Short problem:
Exactly the lines between the line containing "obj.matrix_world = world" and the line containing "SENSOR_WIDTH = 36.0", together with those two lines, are to be output.

^^^^^^^^^^^^^^^^

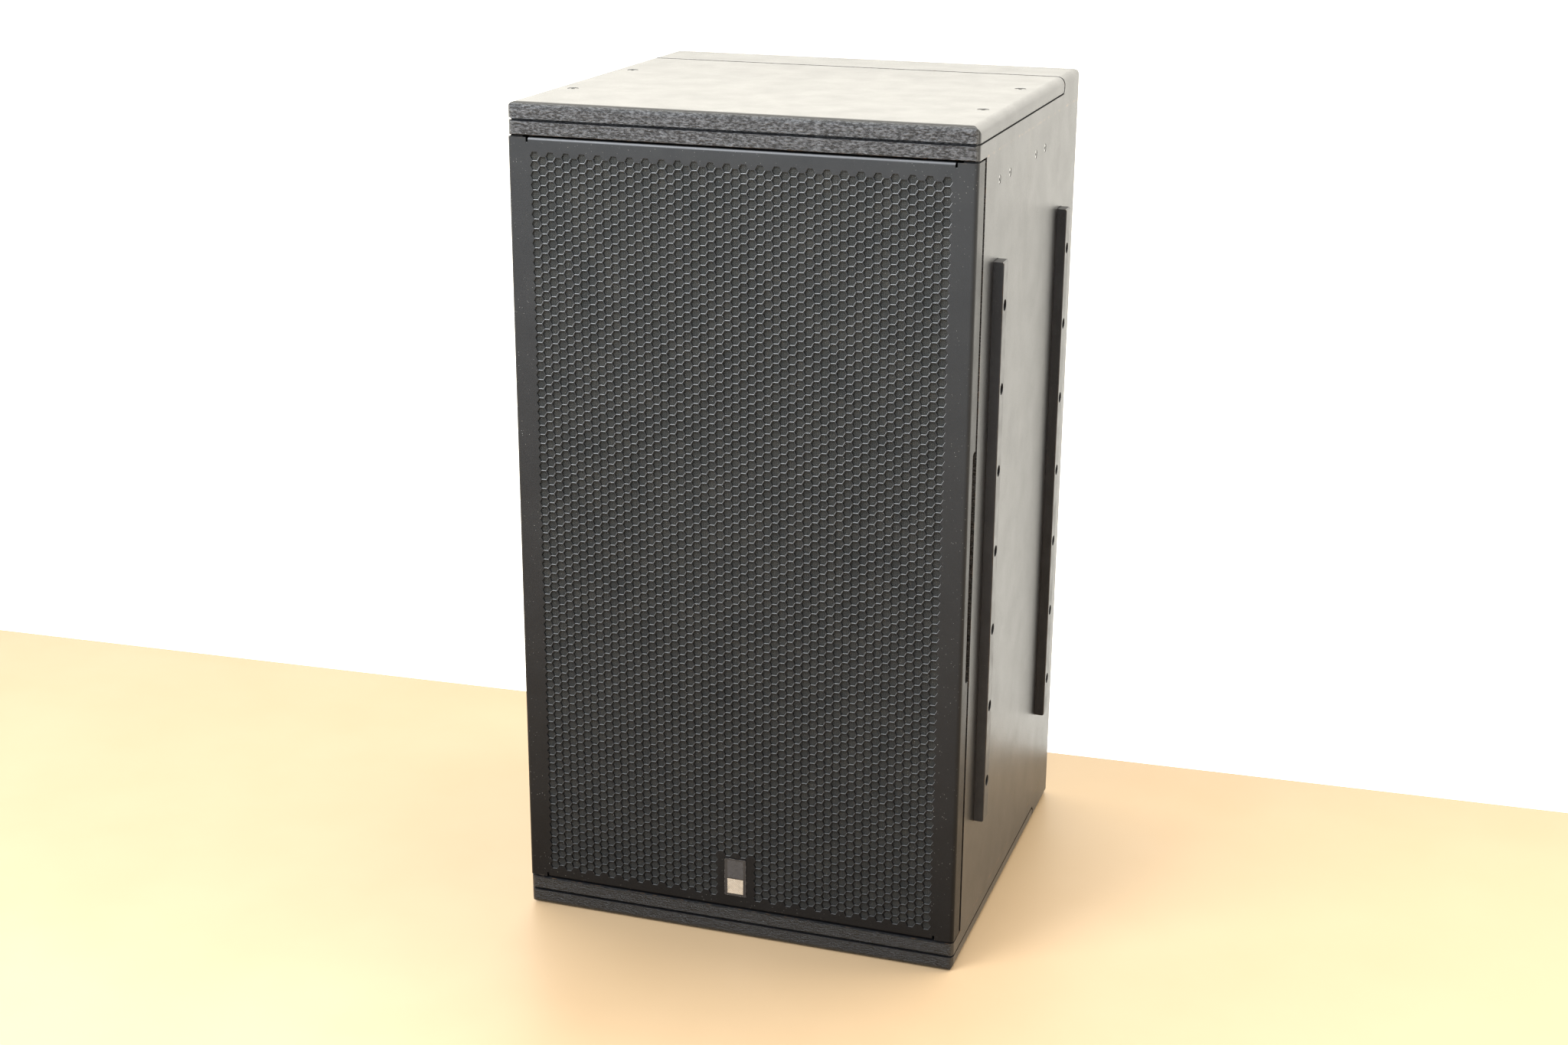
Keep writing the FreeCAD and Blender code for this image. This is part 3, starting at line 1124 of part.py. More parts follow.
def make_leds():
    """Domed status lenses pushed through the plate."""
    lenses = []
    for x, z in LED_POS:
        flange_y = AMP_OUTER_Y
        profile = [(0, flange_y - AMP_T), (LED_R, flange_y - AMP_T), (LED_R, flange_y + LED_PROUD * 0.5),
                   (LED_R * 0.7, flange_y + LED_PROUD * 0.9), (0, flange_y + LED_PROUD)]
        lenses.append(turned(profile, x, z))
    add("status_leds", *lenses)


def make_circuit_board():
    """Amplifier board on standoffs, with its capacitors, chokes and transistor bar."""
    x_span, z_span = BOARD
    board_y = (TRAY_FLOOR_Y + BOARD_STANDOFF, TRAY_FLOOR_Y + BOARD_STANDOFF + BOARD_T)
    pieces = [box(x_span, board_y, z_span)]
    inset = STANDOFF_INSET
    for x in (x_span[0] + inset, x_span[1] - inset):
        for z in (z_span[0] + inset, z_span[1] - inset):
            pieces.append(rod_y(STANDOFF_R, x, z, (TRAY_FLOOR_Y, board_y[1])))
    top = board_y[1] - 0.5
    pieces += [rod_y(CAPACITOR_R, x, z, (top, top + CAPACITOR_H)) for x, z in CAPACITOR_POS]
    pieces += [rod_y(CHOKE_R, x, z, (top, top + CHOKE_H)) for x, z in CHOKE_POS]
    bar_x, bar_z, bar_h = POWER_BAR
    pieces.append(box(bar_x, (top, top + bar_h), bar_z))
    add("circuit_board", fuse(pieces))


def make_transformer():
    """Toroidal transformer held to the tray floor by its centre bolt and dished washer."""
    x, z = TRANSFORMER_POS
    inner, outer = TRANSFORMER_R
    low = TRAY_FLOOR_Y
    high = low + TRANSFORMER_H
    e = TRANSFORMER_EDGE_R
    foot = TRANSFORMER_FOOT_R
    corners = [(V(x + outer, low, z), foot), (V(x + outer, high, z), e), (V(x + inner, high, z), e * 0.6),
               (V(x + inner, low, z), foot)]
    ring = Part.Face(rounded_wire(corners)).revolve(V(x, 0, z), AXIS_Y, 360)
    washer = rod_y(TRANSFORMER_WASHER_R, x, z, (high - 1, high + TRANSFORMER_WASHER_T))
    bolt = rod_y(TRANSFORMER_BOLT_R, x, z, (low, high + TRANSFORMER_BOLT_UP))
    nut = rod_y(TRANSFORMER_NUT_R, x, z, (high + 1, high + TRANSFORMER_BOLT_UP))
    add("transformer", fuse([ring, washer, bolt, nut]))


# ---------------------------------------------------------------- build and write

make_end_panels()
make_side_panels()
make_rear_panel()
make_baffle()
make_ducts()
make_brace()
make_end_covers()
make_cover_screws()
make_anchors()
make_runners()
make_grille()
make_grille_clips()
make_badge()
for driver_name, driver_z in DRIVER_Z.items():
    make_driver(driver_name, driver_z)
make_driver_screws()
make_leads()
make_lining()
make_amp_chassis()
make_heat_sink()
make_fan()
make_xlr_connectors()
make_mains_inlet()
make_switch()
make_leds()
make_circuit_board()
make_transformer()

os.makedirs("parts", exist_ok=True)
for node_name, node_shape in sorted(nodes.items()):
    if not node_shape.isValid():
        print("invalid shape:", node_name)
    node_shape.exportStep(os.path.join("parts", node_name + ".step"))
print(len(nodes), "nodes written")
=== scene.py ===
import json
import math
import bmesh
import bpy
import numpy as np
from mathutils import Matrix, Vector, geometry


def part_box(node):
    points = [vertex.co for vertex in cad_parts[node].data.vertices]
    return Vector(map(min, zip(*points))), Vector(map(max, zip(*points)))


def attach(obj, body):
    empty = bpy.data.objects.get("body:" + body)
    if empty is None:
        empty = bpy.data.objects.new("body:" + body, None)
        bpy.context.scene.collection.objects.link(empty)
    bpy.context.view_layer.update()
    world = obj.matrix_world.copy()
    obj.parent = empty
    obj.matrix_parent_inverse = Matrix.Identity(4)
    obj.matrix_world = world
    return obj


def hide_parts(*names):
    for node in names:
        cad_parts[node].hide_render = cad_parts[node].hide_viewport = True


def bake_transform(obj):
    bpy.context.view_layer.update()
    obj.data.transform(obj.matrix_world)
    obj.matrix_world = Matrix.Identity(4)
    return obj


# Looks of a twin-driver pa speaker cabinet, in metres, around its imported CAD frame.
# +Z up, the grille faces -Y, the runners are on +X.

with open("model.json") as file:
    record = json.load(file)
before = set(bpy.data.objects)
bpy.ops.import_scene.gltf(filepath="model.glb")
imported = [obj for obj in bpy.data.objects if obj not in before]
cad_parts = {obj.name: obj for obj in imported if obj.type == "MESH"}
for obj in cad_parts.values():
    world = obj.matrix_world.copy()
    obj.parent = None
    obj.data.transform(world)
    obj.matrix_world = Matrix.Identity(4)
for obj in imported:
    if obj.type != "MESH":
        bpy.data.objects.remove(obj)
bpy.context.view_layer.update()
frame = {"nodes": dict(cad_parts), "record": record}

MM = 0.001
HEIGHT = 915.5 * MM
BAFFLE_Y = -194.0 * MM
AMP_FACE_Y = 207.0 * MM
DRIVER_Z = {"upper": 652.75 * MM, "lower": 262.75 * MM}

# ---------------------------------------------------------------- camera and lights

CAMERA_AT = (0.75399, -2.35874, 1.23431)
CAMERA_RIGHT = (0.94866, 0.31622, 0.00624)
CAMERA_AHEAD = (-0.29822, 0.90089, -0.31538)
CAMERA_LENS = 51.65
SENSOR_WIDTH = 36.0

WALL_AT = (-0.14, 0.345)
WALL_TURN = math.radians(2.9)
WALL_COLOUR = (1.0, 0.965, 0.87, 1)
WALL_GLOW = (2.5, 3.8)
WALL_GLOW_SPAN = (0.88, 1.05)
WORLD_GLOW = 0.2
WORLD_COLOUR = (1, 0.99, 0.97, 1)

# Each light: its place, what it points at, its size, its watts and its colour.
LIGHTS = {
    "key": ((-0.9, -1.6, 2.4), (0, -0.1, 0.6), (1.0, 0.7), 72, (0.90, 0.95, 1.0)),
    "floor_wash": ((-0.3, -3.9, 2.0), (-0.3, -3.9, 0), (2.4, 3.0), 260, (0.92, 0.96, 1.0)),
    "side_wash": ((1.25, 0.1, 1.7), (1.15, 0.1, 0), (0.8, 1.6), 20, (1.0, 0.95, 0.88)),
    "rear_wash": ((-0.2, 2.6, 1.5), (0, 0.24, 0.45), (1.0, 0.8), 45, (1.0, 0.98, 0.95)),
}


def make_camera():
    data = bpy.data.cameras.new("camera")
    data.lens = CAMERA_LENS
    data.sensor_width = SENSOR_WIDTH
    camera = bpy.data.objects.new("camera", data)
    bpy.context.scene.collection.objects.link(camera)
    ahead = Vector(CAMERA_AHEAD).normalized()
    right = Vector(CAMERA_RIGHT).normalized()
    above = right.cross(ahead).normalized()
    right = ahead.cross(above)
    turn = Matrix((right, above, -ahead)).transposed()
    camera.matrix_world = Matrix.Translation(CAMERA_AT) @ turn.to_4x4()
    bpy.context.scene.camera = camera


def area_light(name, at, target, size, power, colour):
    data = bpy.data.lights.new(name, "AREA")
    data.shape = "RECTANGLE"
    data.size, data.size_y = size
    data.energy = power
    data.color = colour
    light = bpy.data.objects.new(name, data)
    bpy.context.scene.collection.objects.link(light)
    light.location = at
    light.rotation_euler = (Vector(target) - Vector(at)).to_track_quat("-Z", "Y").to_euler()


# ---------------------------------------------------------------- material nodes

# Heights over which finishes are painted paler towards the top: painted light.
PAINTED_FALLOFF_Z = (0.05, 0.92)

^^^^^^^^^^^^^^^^

Output:
    obj.matrix_world = world
    return obj


def hide_parts(*names):
    for node in names:
        cad_parts[node].hide_render = cad_parts[node].hide_viewport = True


def bake_transform(obj):
    bpy.context.view_layer.update()
    obj.data.transform(obj.matrix_world)
    obj.matrix_world = Matrix.Identity(4)
    return obj


# Looks of a twin-driver pa speaker cabinet, in metres, around its imported CAD frame.
# +Z up, the grille faces -Y, the runners are on +X.

with open("model.json") as file:
    record = json.load(file)
before = set(bpy.data.objects)
bpy.ops.import_scene.gltf(filepath="model.glb")
imported = [obj for obj in bpy.data.objects if obj not in before]
cad_parts = {obj.name: obj for obj in imported if obj.type == "MESH"}
for obj in cad_parts.values():
    world = obj.matrix_world.copy()
    obj.parent = None
    obj.data.transform(world)
    obj.matrix_world = Matrix.Identity(4)
for obj in imported:
    if obj.type != "MESH":
        bpy.data.objects.remove(obj)
bpy.context.view_layer.update()
frame = {"nodes": dict(cad_parts), "record": record}

MM = 0.001
HEIGHT = 915.5 * MM
BAFFLE_Y = -194.0 * MM
AMP_FACE_Y = 207.0 * MM
DRIVER_Z = {"upper": 652.75 * MM, "lower": 262.75 * MM}

# ---------------------------------------------------------------- camera and lights

CAMERA_AT = (0.75399, -2.35874, 1.23431)
CAMERA_RIGHT = (0.94866, 0.31622, 0.00624)
CAMERA_AHEAD = (-0.29822, 0.90089, -0.31538)
CAMERA_LENS = 51.65
SENSOR_WIDTH = 36.0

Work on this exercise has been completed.